私の中におっさん(魔王)がいる。~雪村の章~
* * *
「……どう?」
翌日、雪村は浮かない表情で病院の検査室から出てきたゆりに尋ねた。
リンゼとアンリは落ちた直後に、他の夜間勤務の者達が、大きな物音に気がついて発見されていた。
リンゼの脚と左腕はへし折れ、ネジ曲がり、見る影もなかった。
すぐさまゆりが呼ばれたのだが、ゆりが駆けつけて来た時にはもうリンゼの呼吸は止まっていた。即座に治癒能力を発動させたことによって、息は吹き返したが、依然昏睡状態であった。
一方でアンリも治癒能力で体の傷は治ったが、数時間経っても意識を戻さないため、病院へ運ばれていた。
「お医者さんの話では、いつ目覚めるか分からないって」
「そっか……アンリも昏睡状態なのか」
「うん」
落ち込んだ様子のゆりを励まそうと、雪村は声音を明るくした。
「でも、あんなとこから落ちたんだもんな。生きてるだけ奇跡だよ」
「そうかもね……」
「リンゼはさ、階段の最下部まで転がり落ちて行かないように、踏ん張ったみたいだぜ。爪がボロボロだったんだって。アンリを抱えたまま凄いよな。俺も、そんな風になりたいよ」
感心を込めて言って、雪村はゆりを見つめた。ゆりも目線を送って、二人は見つめ合う。雪村は手を伸ばして、ゆりの手を握った。
「ゆりちゃんのせいじゃないからさ。落ち込むなよ。二人が生きてるのは、ゆりちゃんの力なんだからさ」
「……普段は鈍いのに。なんでこんな時ばっかり鋭いの?」
涙ぐんだゆりに、照れた顔を向けて、雪村はゆりをおずおずと抱き寄せた。
「お、俺は、一応、彼氏だからさ。彼女のことは、分かるんだよ」
「……雪村くん」
ゆりは涙を拭いて顔を上げた。二人は静かに見つめ合う。
「良い雰囲気のところ、申し訳ありませんよ」
「わあ!」
「きゃあ!」
突然声をかけられて、小さく跳びはねながら二人は振り返った。すると正面に廉抹が立っていた。
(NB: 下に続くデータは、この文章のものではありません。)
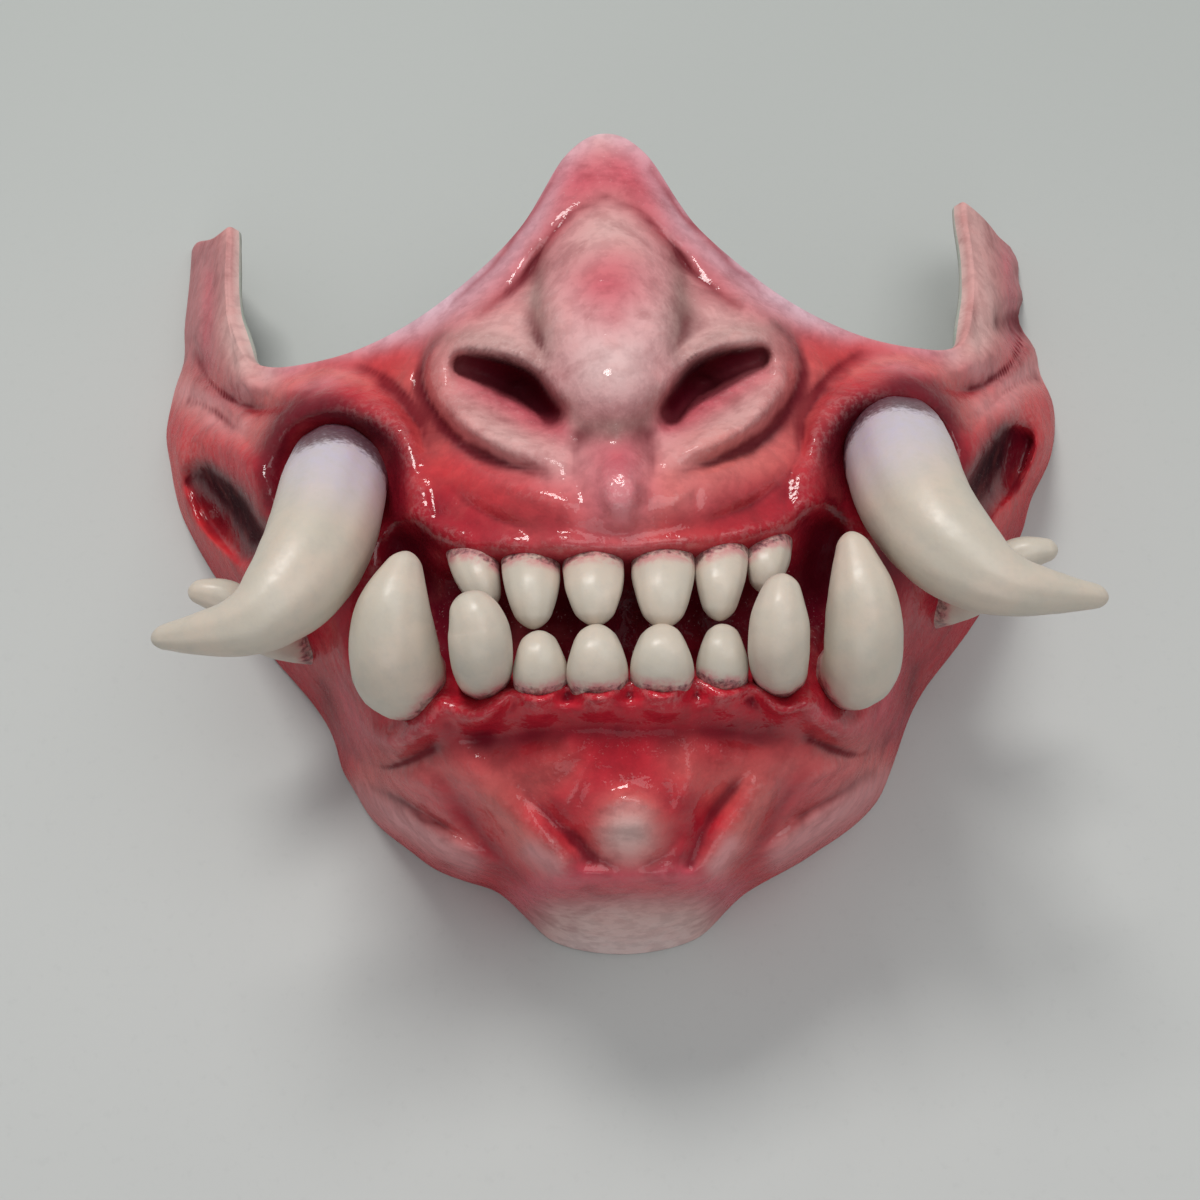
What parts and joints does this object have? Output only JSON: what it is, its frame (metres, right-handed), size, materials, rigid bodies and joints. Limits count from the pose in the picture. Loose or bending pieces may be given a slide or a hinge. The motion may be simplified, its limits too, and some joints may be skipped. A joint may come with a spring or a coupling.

「お二人が付き合われて、明日がちょうど一ヶ月記念日だというのに、こんな事になって残念ですね」
「お前なぁ……」
無表情で皮肉を述べた廉抹を、雪村はムッとして見返した。
廉抹はそれには構わずに、一本の巻物を差し出した。
「こちらを」
「ん?」
その巻物を受け取って、雪村は眉間にシワを寄せる。
「なんだよ、これ。リンゼ宛じゃんか」
巻物の題字を見て、雪村は巻物を廉抹に渡そうとしたが、廉抹は手を軽く上げて、それをやんわりと拒否した。
「伝使竜の塔の外に落ちていたのを、三条の者が見つけました。お読み下さい」
「読めって。リンゼに届いた書簡だろ?」
「決断なさるのは頭首です。自分はどちらでも構いません」
「……」
雪村は渋い顔をして巻物を開いた。
『倭和国から戯王へ書状来り。倭和国、国法審議により、時を要した非礼詫びる。ニジョウ、各主要人物を襲い、文化財大破せしめた事、事実なり』
途中まで読んで、雪村は顔を上げた。
「これって、ニジョウが裁判受けて時間食ってごめんってこと?」
「いいえ。おそらく、審議にかけられたのは風間様が金で釣ったお目付け役でしょうね。あそこの国は、そういうの厳しいので。ニジョウは今まで通り、多分倭和政府も手が出せないんじゃないですか。それで事実確認も遅れ、今頃になって書簡が届いたんでしょう」
「ふ~ん。なるほどな」
雪村は頷いて見せたが、話の半分は右から左に流れていった。雪村は再び、書簡に目を通した。
『これに、第三者の関与示唆――と改ざん。王に拝謁賜る。王、与し。我らが計画成る』
「なんだこれ? どういう意味だ?」
「ちょっと見せて」
首を捻る雪村から書簡を受け取って、ゆりはその内容を確かめた。